## Task input:

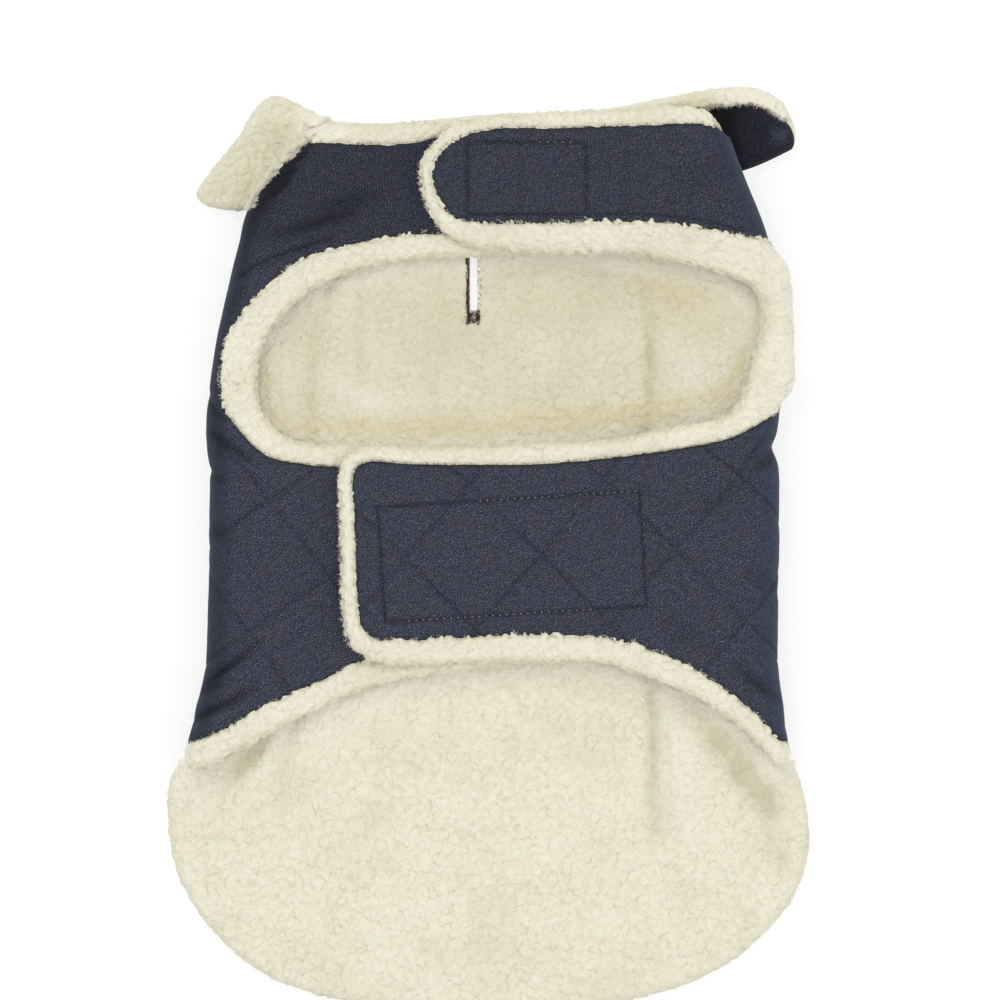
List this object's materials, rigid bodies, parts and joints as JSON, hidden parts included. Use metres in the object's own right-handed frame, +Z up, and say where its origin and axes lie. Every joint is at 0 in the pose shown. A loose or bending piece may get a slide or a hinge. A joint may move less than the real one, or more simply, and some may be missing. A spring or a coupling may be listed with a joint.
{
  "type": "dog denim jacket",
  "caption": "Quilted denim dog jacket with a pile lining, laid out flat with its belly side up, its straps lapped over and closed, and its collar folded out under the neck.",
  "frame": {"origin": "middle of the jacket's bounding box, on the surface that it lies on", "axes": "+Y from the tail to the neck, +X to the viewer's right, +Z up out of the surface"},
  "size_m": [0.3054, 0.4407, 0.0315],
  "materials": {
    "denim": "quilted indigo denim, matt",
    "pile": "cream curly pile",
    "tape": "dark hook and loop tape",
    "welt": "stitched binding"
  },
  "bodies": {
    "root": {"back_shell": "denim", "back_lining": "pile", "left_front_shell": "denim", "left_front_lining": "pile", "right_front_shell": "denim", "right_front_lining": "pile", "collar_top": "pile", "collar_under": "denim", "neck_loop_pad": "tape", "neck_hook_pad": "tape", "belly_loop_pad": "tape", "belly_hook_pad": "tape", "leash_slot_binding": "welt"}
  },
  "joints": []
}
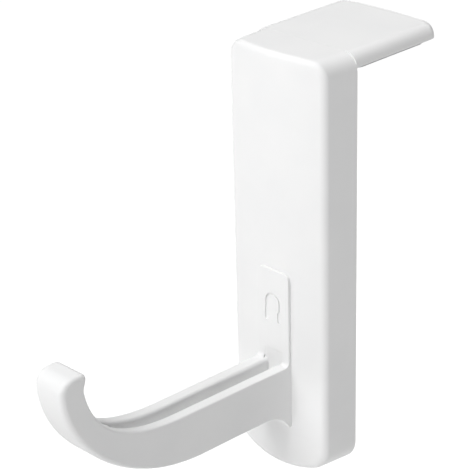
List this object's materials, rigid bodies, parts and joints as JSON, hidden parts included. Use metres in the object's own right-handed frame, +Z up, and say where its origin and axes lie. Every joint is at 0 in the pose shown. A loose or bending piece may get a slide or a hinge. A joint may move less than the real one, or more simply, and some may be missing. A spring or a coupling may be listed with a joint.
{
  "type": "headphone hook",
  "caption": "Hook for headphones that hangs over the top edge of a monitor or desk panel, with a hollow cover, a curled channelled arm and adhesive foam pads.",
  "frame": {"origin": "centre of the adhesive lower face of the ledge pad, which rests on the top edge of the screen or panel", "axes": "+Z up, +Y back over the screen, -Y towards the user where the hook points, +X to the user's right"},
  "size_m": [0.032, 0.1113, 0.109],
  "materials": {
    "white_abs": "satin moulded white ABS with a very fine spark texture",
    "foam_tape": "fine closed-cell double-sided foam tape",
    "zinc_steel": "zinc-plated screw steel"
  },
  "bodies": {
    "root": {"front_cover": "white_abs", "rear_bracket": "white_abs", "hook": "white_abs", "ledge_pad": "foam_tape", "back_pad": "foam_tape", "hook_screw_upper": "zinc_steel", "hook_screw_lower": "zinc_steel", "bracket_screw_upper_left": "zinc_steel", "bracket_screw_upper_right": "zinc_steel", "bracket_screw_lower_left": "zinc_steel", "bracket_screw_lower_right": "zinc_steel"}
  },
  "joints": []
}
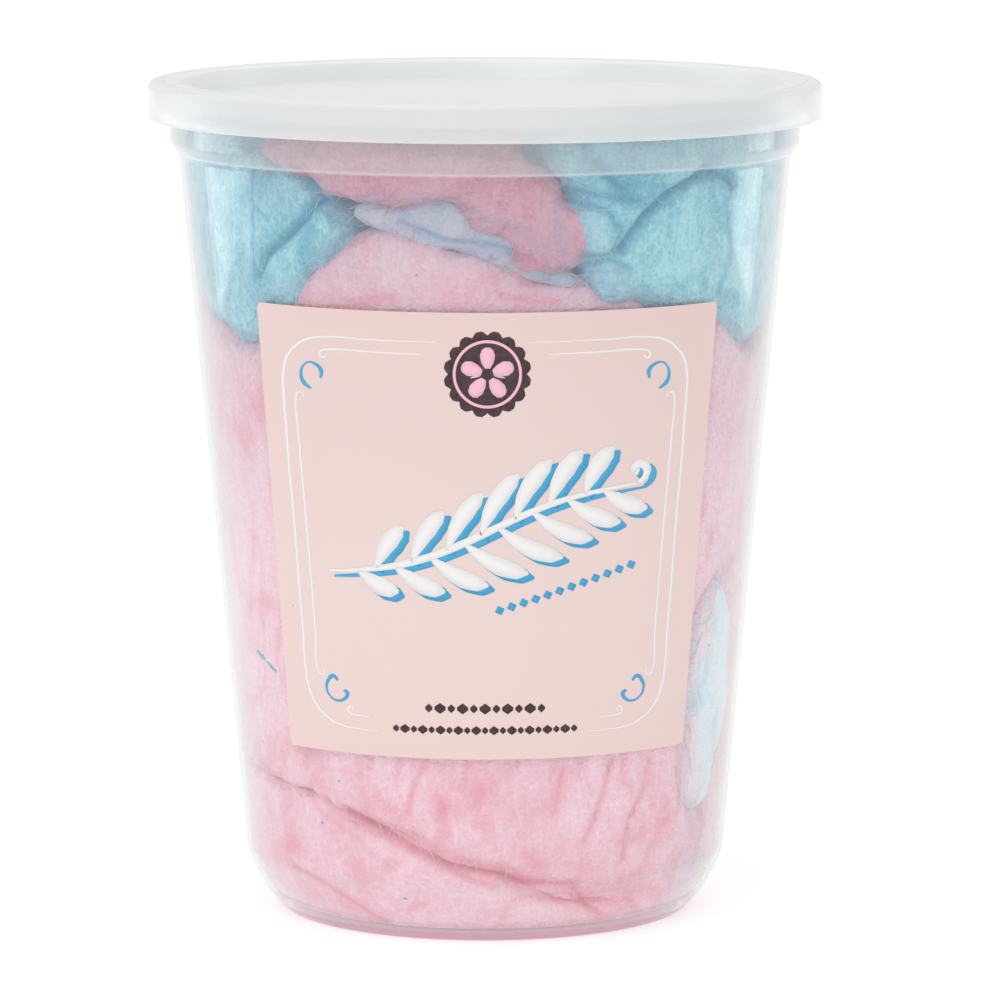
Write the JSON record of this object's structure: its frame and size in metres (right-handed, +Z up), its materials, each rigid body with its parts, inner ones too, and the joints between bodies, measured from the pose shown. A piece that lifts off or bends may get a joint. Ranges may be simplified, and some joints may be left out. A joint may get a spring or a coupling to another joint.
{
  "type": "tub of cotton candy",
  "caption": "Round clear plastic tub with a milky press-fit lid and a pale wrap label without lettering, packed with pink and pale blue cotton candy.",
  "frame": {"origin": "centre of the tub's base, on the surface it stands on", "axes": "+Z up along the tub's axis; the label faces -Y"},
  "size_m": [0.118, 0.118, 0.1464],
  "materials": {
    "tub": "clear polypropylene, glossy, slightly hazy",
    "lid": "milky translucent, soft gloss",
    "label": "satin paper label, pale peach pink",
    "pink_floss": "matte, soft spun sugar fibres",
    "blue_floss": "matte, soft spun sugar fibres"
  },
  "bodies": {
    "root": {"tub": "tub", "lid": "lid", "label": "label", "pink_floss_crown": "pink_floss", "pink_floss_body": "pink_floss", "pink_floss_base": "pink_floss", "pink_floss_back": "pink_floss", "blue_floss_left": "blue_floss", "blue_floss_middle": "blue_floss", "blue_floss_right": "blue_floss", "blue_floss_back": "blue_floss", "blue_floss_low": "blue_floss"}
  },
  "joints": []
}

## Set task:
Reproduce the listing in full. Keep it exactly as written.

## Task response:
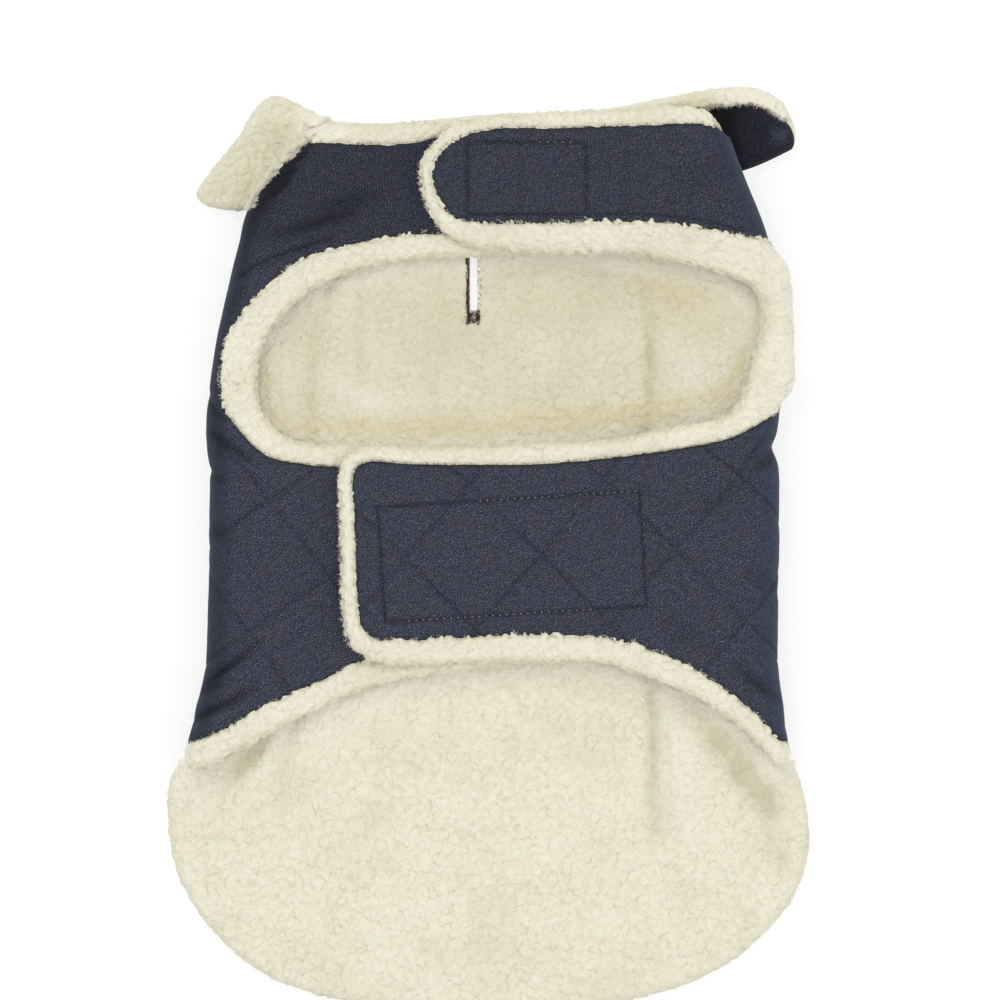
List this object's materials, rigid bodies, parts and joints as JSON, hidden parts included. Use metres in the object's own right-handed frame, +Z up, and say where its origin and axes lie. Every joint is at 0 in the pose shown. A loose or bending piece may get a slide or a hinge. A joint may move less than the real one, or more simply, and some may be missing. A spring or a coupling may be listed with a joint.
{
  "type": "dog denim jacket",
  "caption": "Quilted denim dog jacket with a pile lining, laid out flat with its belly side up, its straps lapped over and closed, and its collar folded out under the neck.",
  "frame": {"origin": "middle of the jacket's bounding box, on the surface that it lies on", "axes": "+Y from the tail to the neck, +X to the viewer's right, +Z up out of the surface"},
  "size_m": [0.3054, 0.4407, 0.0315],
  "materials": {
    "denim": "quilted indigo denim, matt",
    "pile": "cream curly pile",
    "tape": "dark hook and loop tape",
    "welt": "stitched binding"
  },
  "bodies": {
    "root": {"back_shell": "denim", "back_lining": "pile", "left_front_shell": "denim", "left_front_lining": "pile", "right_front_shell": "denim", "right_front_lining": "pile", "collar_top": "pile", "collar_under": "denim", "neck_loop_pad": "tape", "neck_hook_pad": "tape", "belly_loop_pad": "tape", "belly_hook_pad": "tape", "leash_slot_binding": "welt"}
  },
  "joints": []
}
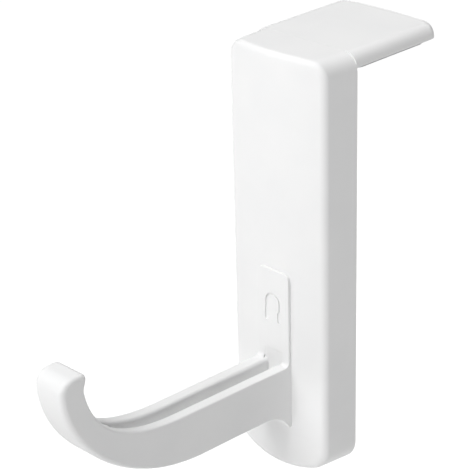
List this object's materials, rigid bodies, parts and joints as JSON, hidden parts included. Use metres in the object's own right-handed frame, +Z up, and say where its origin and axes lie. Every joint is at 0 in the pose shown. A loose or bending piece may get a slide or a hinge. A joint may move less than the real one, or more simply, and some may be missing. A spring or a coupling may be listed with a joint.
{
  "type": "headphone hook",
  "caption": "Hook for headphones that hangs over the top edge of a monitor or desk panel, with a hollow cover, a curled channelled arm and adhesive foam pads.",
  "frame": {"origin": "centre of the adhesive lower face of the ledge pad, which rests on the top edge of the screen or panel", "axes": "+Z up, +Y back over the screen, -Y towards the user where the hook points, +X to the user's right"},
  "size_m": [0.032, 0.1113, 0.109],
  "materials": {
    "white_abs": "satin moulded white ABS with a very fine spark texture",
    "foam_tape": "fine closed-cell double-sided foam tape",
    "zinc_steel": "zinc-plated screw steel"
  },
  "bodies": {
    "root": {"front_cover": "white_abs", "rear_bracket": "white_abs", "hook": "white_abs", "ledge_pad": "foam_tape", "back_pad": "foam_tape", "hook_screw_upper": "zinc_steel", "hook_screw_lower": "zinc_steel", "bracket_screw_upper_left": "zinc_steel", "bracket_screw_upper_right": "zinc_steel", "bracket_screw_lower_left": "zinc_steel", "bracket_screw_lower_right": "zinc_steel"}
  },
  "joints": []
}
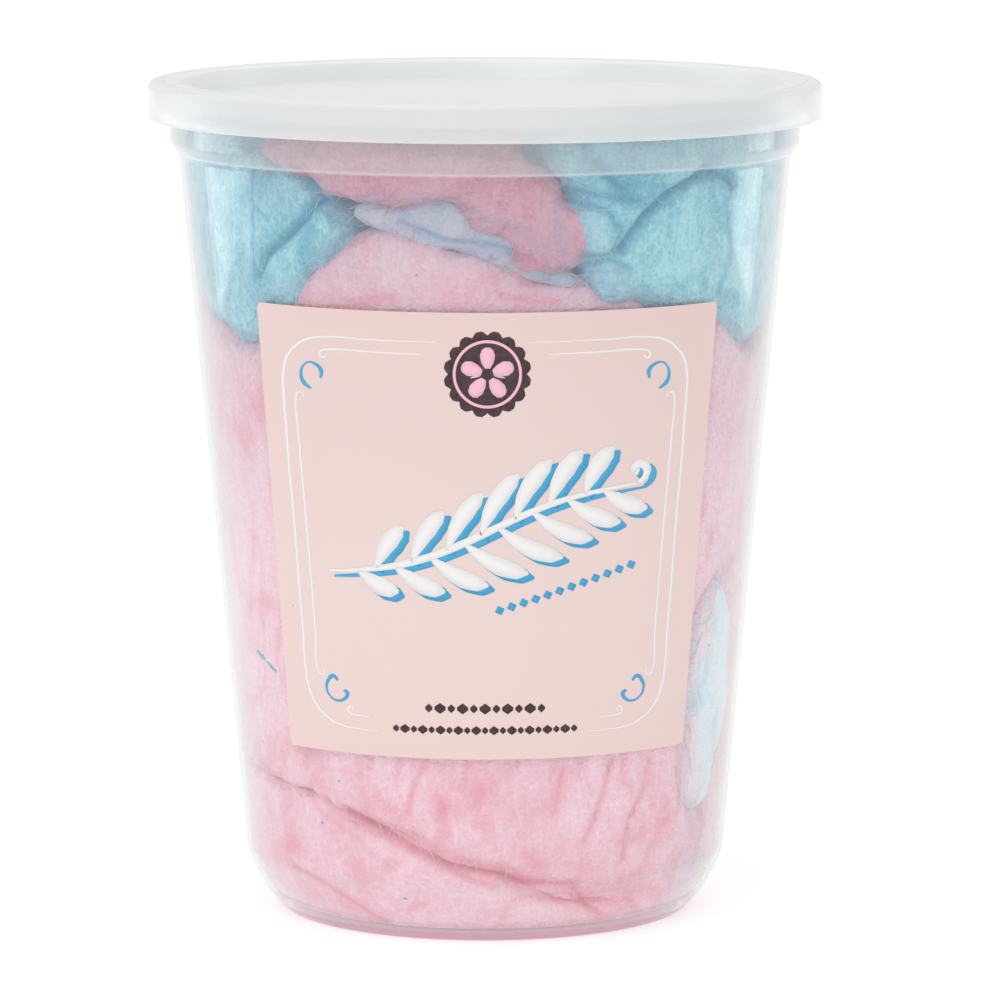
Write the JSON record of this object's structure: its frame and size in metres (right-handed, +Z up), its materials, each rigid body with its parts, inner ones too, and the joints between bodies, measured from the pose shown. A piece that lifts off or bends may get a joint. Ranges may be simplified, and some joints may be left out. A joint may get a spring or a coupling to another joint.
{
  "type": "tub of cotton candy",
  "caption": "Round clear plastic tub with a milky press-fit lid and a pale wrap label without lettering, packed with pink and pale blue cotton candy.",
  "frame": {"origin": "centre of the tub's base, on the surface it stands on", "axes": "+Z up along the tub's axis; the label faces -Y"},
  "size_m": [0.118, 0.118, 0.1464],
  "materials": {
    "tub": "clear polypropylene, glossy, slightly hazy",
    "lid": "milky translucent, soft gloss",
    "label": "satin paper label, pale peach pink",
    "pink_floss": "matte, soft spun sugar fibres",
    "blue_floss": "matte, soft spun sugar fibres"
  },
  "bodies": {
    "root": {"tub": "tub", "lid": "lid", "label": "label", "pink_floss_crown": "pink_floss", "pink_floss_body": "pink_floss", "pink_floss_base": "pink_floss", "pink_floss_back": "pink_floss", "blue_floss_left": "blue_floss", "blue_floss_middle": "blue_floss", "blue_floss_right": "blue_floss", "blue_floss_back": "blue_floss", "blue_floss_low": "blue_floss"}
  },
  "joints": []
}